Schauen wir in die Zukunft, so drohen vor allem die grossen Entscheidungsschlachten zwischen den führenden Welthandelsstaaten Deutschland und England auf der einen Seite, Nord-Amerika und Japan auf der anderen Seite des Meeres, denen aber auch Kriege zwischen Deutschland und Nord-Amerika, zwischen England und Japan zugerechnet werden müssen. Der nordamerikanische Schatzsekretär Shaw hat deshalb in einer Rede an die Harvardstudenten ganz zutreffend gesagt: „Das neue Jahrhundert wird Zeuge sein eines erbitterten und riesenhaften internationalen Handelskrieges zwischen England, Frankreich, Deutschland und den Vereinigten Staaten von Nordamerika um die Märkte der Welt. Gebe Gott, dass der Krieg unblutig bleibe. Aber er wird genau so heftig und unerbittlich geführt werden, wie nur irgend ein Krieg in früheren Zeiten“. Vorübergehende Bündnisse und Freundschaften ändern wenig an diesen Notwendigkeiten. Korinth war dauernd mit Athen befreundet, so lange noch gemeinsame dritte Konkurrenten zu vernichten waren, um dann erst den grossen Entscheidungskrieg über die Frage, ob Korinth oder Athen die Weltherrschaft haben solle? zu beginnen. Venedig und Genua waren immer einig in den Kriegen gegen gemeinsame Mitbewerber und doch blieb ihnen schliesslich der Kampf auf Leben und Tod um die Weltherrschaft nicht erspart. Der Reichtum von Portugal, Spanien und Frankreich hat sich der Reihe nach in Kämpfen um die Weltherrschaft verblutet. Sollte diese Entwickelung heute zu Ende sein, wenn der Geist des kapitalistischen Erwerbs, der all diese Kriege im Grunde geleitet hat, mehr denn je dominiert?

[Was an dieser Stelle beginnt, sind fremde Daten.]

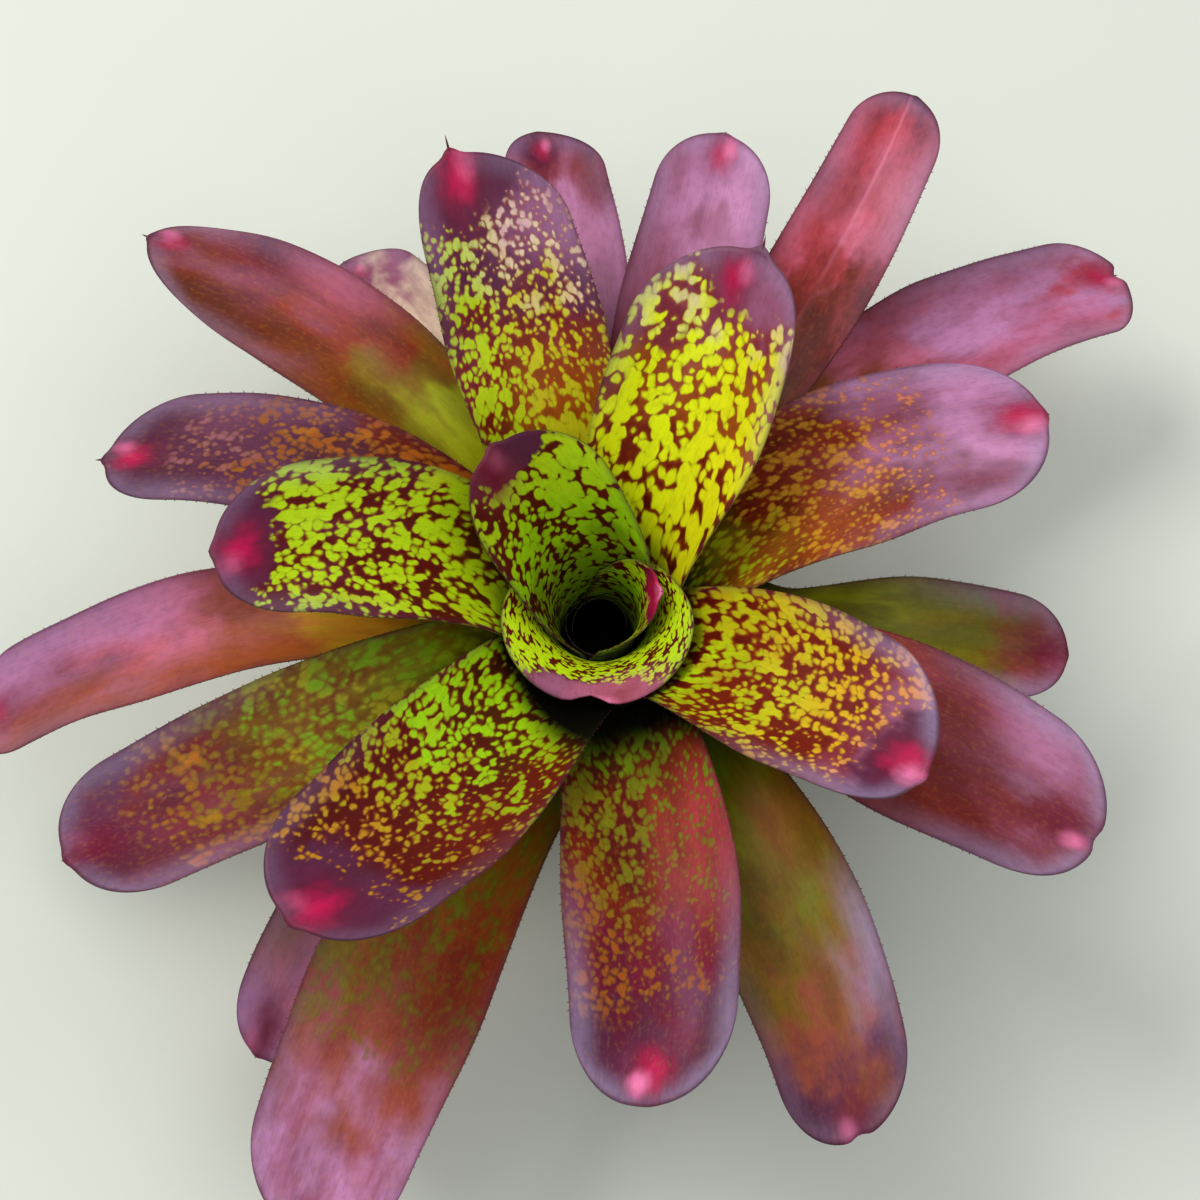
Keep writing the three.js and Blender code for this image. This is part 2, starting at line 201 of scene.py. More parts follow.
FLUSH_DRIFT = 0.35  # lengths from here to the reach of the painted highlight are shares of the flush's radius
FLUSH_EDGE = (0.3, 1.6)
FLUSH_STRENGTH = 0.85
FLUSH_CORE = 0.95
SPOT_BESIDE = 0.45
SPOT_BEFORE = 0.3
SPOT_REACH = 0.6
SPOT_RAGGEDNESS = 0.5
FIBRE_EDGE = (0.35, 0.7)
FIBRE_STRENGTH = 0.08
MOTTLE_STRENGTH = 0.15
SCURF_LINES = 0.4
SCURF_FILM = 0.25
ROUGHNESS = 0.36
ROUGHNESS_RANGE = 0.16
LEAF_SPECULAR = 0.13
FIBRE_HEIGHT = 0.7
BLOTCH_HEIGHT = 0.25
RELIEF = (0.3, 0.0003)  # strength, and depth in metres


def leaf(azimuth, length, width, bend=0, sheath=84, neck=0.8, lean=0, droop=0, channel=8, cup=4, apex=0,
         notch=0, blunt=0.46, spine=0.4, keel=0.0, streak=4.0, streak_run=115):
    """The sizes of one leaf, in mm and degrees.

    azimuth: where it points. bend: how far it turns aside on the way. lean, droop: how much further its
    blade and its tip lean out. sheath: width of its sheath. neck: width above that, as a share of width.
    channel, cup: how far its margins fold up, and how much less they do so at the tip.
    apex: where its point is across it, from -1 to 1. notch: how deep the point is set in.
    blunt: how long the curve of its tip is, as a share of its width.
    spine, keel: how large its tip spine and the groove along its middle are.
    streak: how far its pattern is drawn out lengthwise near the foot. streak_run: where that has faded.
    """
    return SimpleNamespace(**locals())


LEAVES = [
    leaf(95, 34, 30, sheath=38, neck=1.1, channel=0, cup=0, blunt=0.25, spine=0),
    leaf(235, 42, 38, sheath=46, neck=1.1, channel=0, cup=0, blunt=0.25, spine=0),
    leaf(0, 84, 44, sheath=56, neck=1.1, channel=0, cup=0, streak=0.4, streak_run=200),
    leaf(122, 140, 60, sheath=66, neck=1.22, channel=0, bend=9, apex=0.1, spine=0.5, streak=0.4),
    leaf(265, 99, 112, neck=1, channel=0, cup=0, droop=44, notch=6, blunt=0.1, streak=0.35,
         streak_run=300),
    leaf(58, 198, 70, sheath=64, bend=7, lean=4, apex=-0.25, spine=1.2),
    leaf(163, 204, 62, sheath=66, bend=18, lean=6, channel=5),
    leaf(328, 204, 66, bend=-1, lean=4, channel=7, apex=-0.3),
    leaf(240, 231, 70, bend=-9, lean=4, apex=0.1, spine=0.5),
    leaf(107, 220, 61, apex=0.3, spine=1.3),
    leaf(30, 223, 64, bend=-13, apex=0.15),
    leaf(282, 245, 64, bend=-7, notch=1, spine=0.3),
    leaf(210, 260, 56, sheath=76, channel=6),
    leaf(148, 227, 47, sheath=66, bend=17, channel=4, apex=0.15, spine=0.7),
    leaf(73, 221, 49, bend=2),
    leaf(336, 237, 65, bend=-3, channel=5, apex=-0.1, notch=3),
    leaf(54, 264, 42, sheath=70, bend=5, channel=4, apex=-0.1, keel=1.0, spine=0.3),
    leaf(303, 249, 55, bend=-8, notch=3),
    leaf(129, 255, 49, bend=12, apex=-0.3, blunt=1.25, spine=0.7),
    leaf(242, 280, 65, bend=3, spine=0.5),
    leaf(94, 224, 43, bend=2, apex=0.2, spine=0.3),
    leaf(354, 202, 43, bend=1, keel=0.6, spine=0.3),
    leaf(179, 266, 43, bend=10, spine=0.5),
    leaf(44, 281, 49, bend=-9, apex=0.2, notch=4, spine=0.6),
    leaf(227, 232, 42, bend=6, apex=-0.2),
    leaf(119, 204, 40, bend=5),
]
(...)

Die entscheidende Frage der Friedensbewegung lautet: Wird es gelingen, den heute herrschenden Kapitalismus aus der Gesellschaft zu beseitigen? Dann mag der Friede mit der Politik der offenen Türe zwischen den Staaten und Völkern herrschen; denn der Friede ist in diesem Falle von dem Einzelnen ausgehend, in der Familie, Gemeinde und Provinz, von unten auf sicher fundiert. Bleibt aber das kapitalistische Erwerbssystem herrschend, dann müssen die Zeiten der ewigen Kriege fortdauern trotz aller Friedenskonferenzen.